=== What is being asked ===
Return only the lines between the line holding "const suit = new THREE.Group();" and the line holding "if empty is", the two boundary lines included, exactly as they appear.

=== Data supplied ===

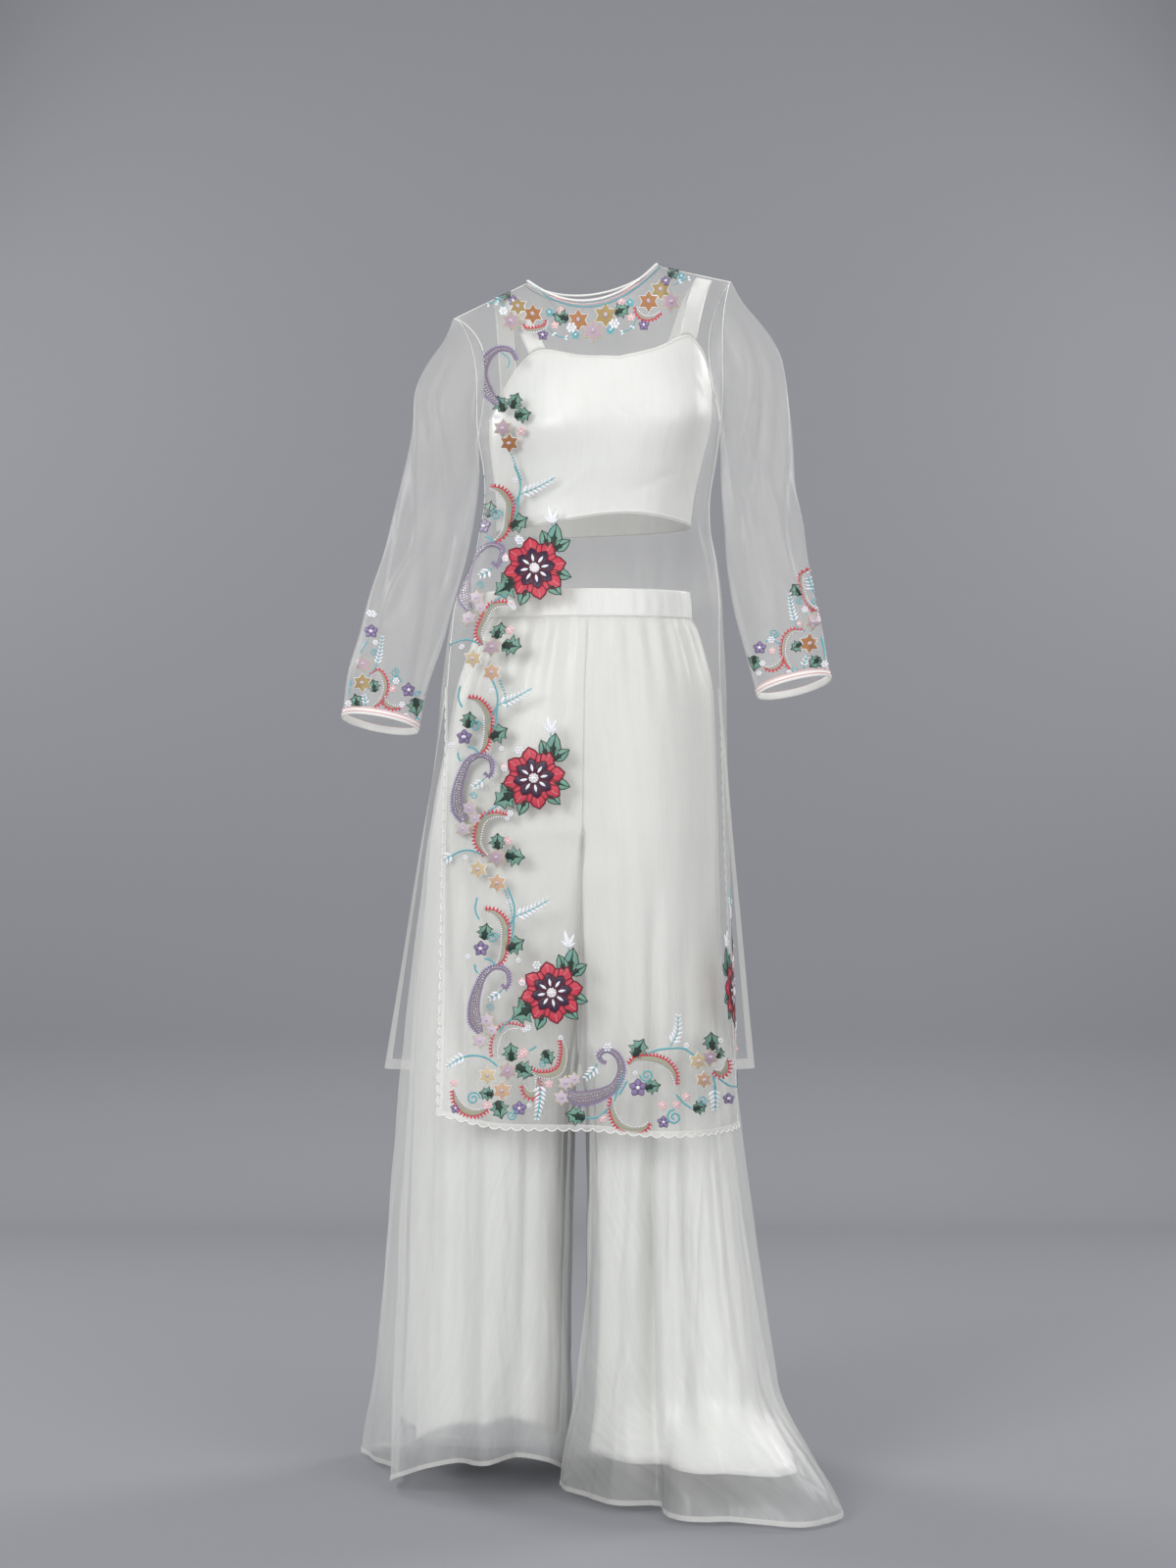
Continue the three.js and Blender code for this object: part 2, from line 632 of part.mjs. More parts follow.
function leg(name, side, lining) {
  const perStation = lining ? 3 : 4;
  const columns = 13 * perStation;
  const seamColumn = 10 * perStation;
  const upper = lining ? 2 : 4;
  const lower = lining ? 7 : 9;
  const points = [];
  const index = [];
  for (let row = 0; row <= upper + lower; row += 1) {
    const level = row <= upper ? row / upper : 1 + (row - upper) / lower;
    index.push([]);
    for (let column = 0; column < columns; column += 1) {
      if (row < upper && column > seamColumn) continue;
      index[row][column] = points.length;
      points.push(legPoint(side, column / perStation, level, lining));
    }
  }
  const faces = [];
  for (let row = 0; row < upper + lower; row += 1) {
    const last = row < upper ? seamColumn : columns;
    for (let column = 0; column < last; column += 1) {
      const next = (column + 1) % columns;
      const face = [index[row][column], index[row + 1][column], index[row + 1][next], index[row][next]];
      faces.push(side < 0 ? face.reverse() : face);
    }
  }
  return wall(name, points, faces, lining ? SATIN : SHEER, lining ? satin : organza);
}

// Share and level on the front panel for a place seen from the front
function findOnFront(x, height) {
  let share = x / 190;
  let level = mix(1, 3, (UNDERARM - height) / 850);
  for (let round = 0; round < 40; round += 1) {
    const at = kurtaPoint('front', share, level);
    share += (x - at[0]) / 400;
    level += (at[2] - height) / 1200;
  }
  return [share, level];
}

// The place on the flat faces of the front panel
function onFrontFaces(share, level) {
  const place = (share + 1) * 12;
  const column = Math.min(23, Math.max(0, Math.floor(place)));
  let row = KURTA_LEVELS.length - 2;
  while (row > 0 && KURTA_LEVELS[row] > level) row -= 1;
  const across = place - column;
  const down = (level - KURTA_LEVELS[row]) / (KURTA_LEVELS[row + 1] - KURTA_LEVELS[row]);
  const corner = (rowStep, columnStep) => {
    const point = kurtaPoint('front', (column + columnStep) / 12 - 1, KURTA_LEVELS[row + rowStep]);
    return new THREE.Vector3(...point);
  };
  const start = corner(0, 0);
  const end = corner(1, 1);
  const middle = down >= across ? corner(1, 0) : corner(0, 1);
  const first = middle.clone().sub(start).multiplyScalar(down >= across ? down : across);
  const second = end.sub(middle).multiplyScalar(down >= across ? across : down);
  return start.add(first).add(second);
}

// Eight-petalled flower that lies on the front panel
function flower(name, x, height) {
  const [share, level] = findOnFront(x, height);
  const at = kurtaPoint('front', share, level);
  const right = new THREE.Vector3(...kurtaPoint('front', share + 0.02, level)).sub(new THREE.Vector3(...at));
  const down = new THREE.Vector3(...kurtaPoint('front', share, level + 0.02)).sub(new THREE.Vector3(...at));
  const spot = (radius, turn) => {
    const stepAcross = 0.02 * radius * Math.cos(turn) / right.length();
    const stepDown = 0.02 * radius * Math.sin(turn) / down.length();
    const base = onFrontFaces(share + stepAcross, level - stepDown);
    const here = new THREE.Vector3(...kurtaPoint('front', share + stepAcross, level - stepDown));
    const a = new THREE.Vector3(...kurtaPoint('front', share + stepAcross + 0.02, level - stepDown));
    const b = new THREE.Vector3(...kurtaPoint('front', share + stepAcross, level - stepDown - 0.02));
    const out = a.sub(here).cross(b.sub(here)).normalize();
    return base.addScaledVector(out, FLOWER_LIFT).toArray();
  };
  const points = [spot(0, 0)];
  const faces = [];
  for (let step = 0; step < 24; step += 1) points.push(spot(FLOWER_RADIUS * 0.55, Math.PI * step / 12));
  for (let step = 0; step < 24; step += 1) {
    const turn = Math.PI * step / 12;
    points.push(spot(FLOWER_RADIUS * (step % 3 === 0 ? 0.86 : 1), turn));
  }
  for (let step = 0; step < 24; step += 1) {
    const next = (step + 1) % 24;
    faces.push([0, 1 + step, 1 + next]);
    faces.push([1 + step, 25 + step, 25 + next, 1 + next]);
  }
  return wall(name, points, faces, 1, thread);
}

const suit = new THREE.Group();
suit.name = 'palazzo_suit';
suit.add(kurtaPanel('front'));
suit.add(kurtaPanel('back'));
suit.add(sleeve('sleeve_right', -1));
suit.add(sleeve('sleeve_left', 1));
suit.add(cuffBand('cuff_band_right', -1));
suit.add(cuffBand('cuff_band_left', 1));
suit.add(neckBinding());
suit.add(camisole('front'));
suit.add(camisole('back'));
suit.add(strap('camisole_strap_right', 'right'));
suit.add(strap('camisole_strap_left', 'left'));
suit.add(waistband());
suit.add(leg('palazzo_outer_right', -1, false));
suit.add(leg('palazzo_outer_left', 1, false));
suit.add(leg('palazzo_lining_right', -1, true));
suit.add(leg('palazzo_lining_left', 1, true));
FLOWERS.forEach(([x, height], index) => suit.add(flower(`flower_${index + 1}`, x, height)));

export default suit;
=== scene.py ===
# %% [markdown]
# # A sheer palazzo suit
#
# The real outfit has four parts that are worn together: a long organza kurta with
# side slits and coloured embroidery, an opaque satin camisole with two straps, wide
# organza palazzo trousers, and the satin lining that shows through them. It hangs
# here as if it were worn, with nothing inside.
#
# The CAD frame has plain solids of one millimetre and more for each panel. They are
# right for size and for collision, but real organza is far thinner and finer than
# that. So each solid is replaced by a dense sheet on the same surface, and hems,
# seams, edging and embroidery are sewn on as geometry of their own.

import math

import bpy
import numpy as np
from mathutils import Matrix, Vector, kdtree


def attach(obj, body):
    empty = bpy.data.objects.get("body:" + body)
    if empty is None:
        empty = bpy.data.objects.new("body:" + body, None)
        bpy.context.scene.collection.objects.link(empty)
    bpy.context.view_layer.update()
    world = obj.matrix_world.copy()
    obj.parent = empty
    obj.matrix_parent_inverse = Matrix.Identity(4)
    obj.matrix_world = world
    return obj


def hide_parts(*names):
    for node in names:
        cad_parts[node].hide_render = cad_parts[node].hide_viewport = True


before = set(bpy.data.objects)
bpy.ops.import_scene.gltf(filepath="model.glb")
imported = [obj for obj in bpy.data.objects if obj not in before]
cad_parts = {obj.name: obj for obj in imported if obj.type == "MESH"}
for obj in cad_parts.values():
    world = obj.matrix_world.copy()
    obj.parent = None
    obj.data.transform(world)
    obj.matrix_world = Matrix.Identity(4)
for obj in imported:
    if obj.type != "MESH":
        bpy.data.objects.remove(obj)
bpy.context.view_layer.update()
print("CAD nodes:", len(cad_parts))

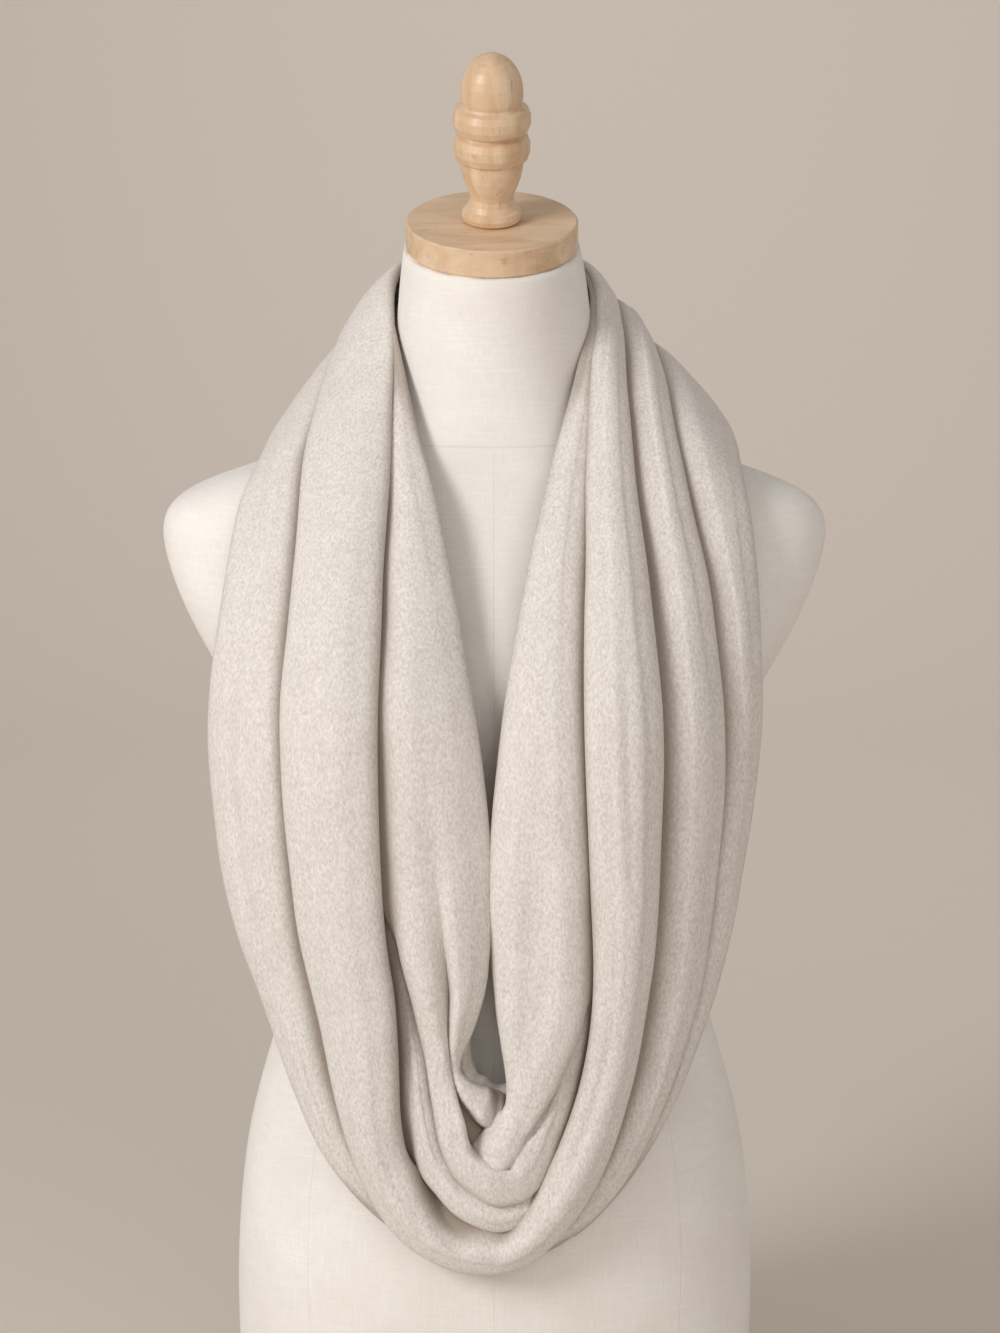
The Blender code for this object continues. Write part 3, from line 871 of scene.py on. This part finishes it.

=== Result of the exercise ===
const suit = new THREE.Group();
suit.name = 'palazzo_suit';
suit.add(kurtaPanel('front'));
suit.add(kurtaPanel('back'));
suit.add(sleeve('sleeve_right', -1));
suit.add(sleeve('sleeve_left', 1));
suit.add(cuffBand('cuff_band_right', -1));
suit.add(cuffBand('cuff_band_left', 1));
suit.add(neckBinding());
suit.add(camisole('front'));
suit.add(camisole('back'));
suit.add(strap('camisole_strap_right', 'right'));
suit.add(strap('camisole_strap_left', 'left'));
suit.add(waistband());
suit.add(leg('palazzo_outer_right', -1, false));
suit.add(leg('palazzo_outer_left', 1, false));
suit.add(leg('palazzo_lining_right', -1, true));
suit.add(leg('palazzo_lining_left', 1, true));
FLOWERS.forEach(([x, height], index) => suit.add(flower(`flower_${index + 1}`, x, height)));

export default suit;
=== scene.py ===
# %% [markdown]
# # A sheer palazzo suit
#
# The real outfit has four parts that are worn together: a long organza kurta with
# side slits and coloured embroidery, an opaque satin camisole with two straps, wide
# organza palazzo trousers, and the satin lining that shows through them. It hangs
# here as if it were worn, with nothing inside.
#
# The CAD frame has plain solids of one millimetre and more for each panel. They are
# right for size and for collision, but real organza is far thinner and finer than
# that. So each solid is replaced by a dense sheet on the same surface, and hems,
# seams, edging and embroidery are sewn on as geometry of their own.

import math

import bpy
import numpy as np
from mathutils import Matrix, Vector, kdtree


def attach(obj, body):
    empty = bpy.data.objects.get("body:" + body)
    if empty is None:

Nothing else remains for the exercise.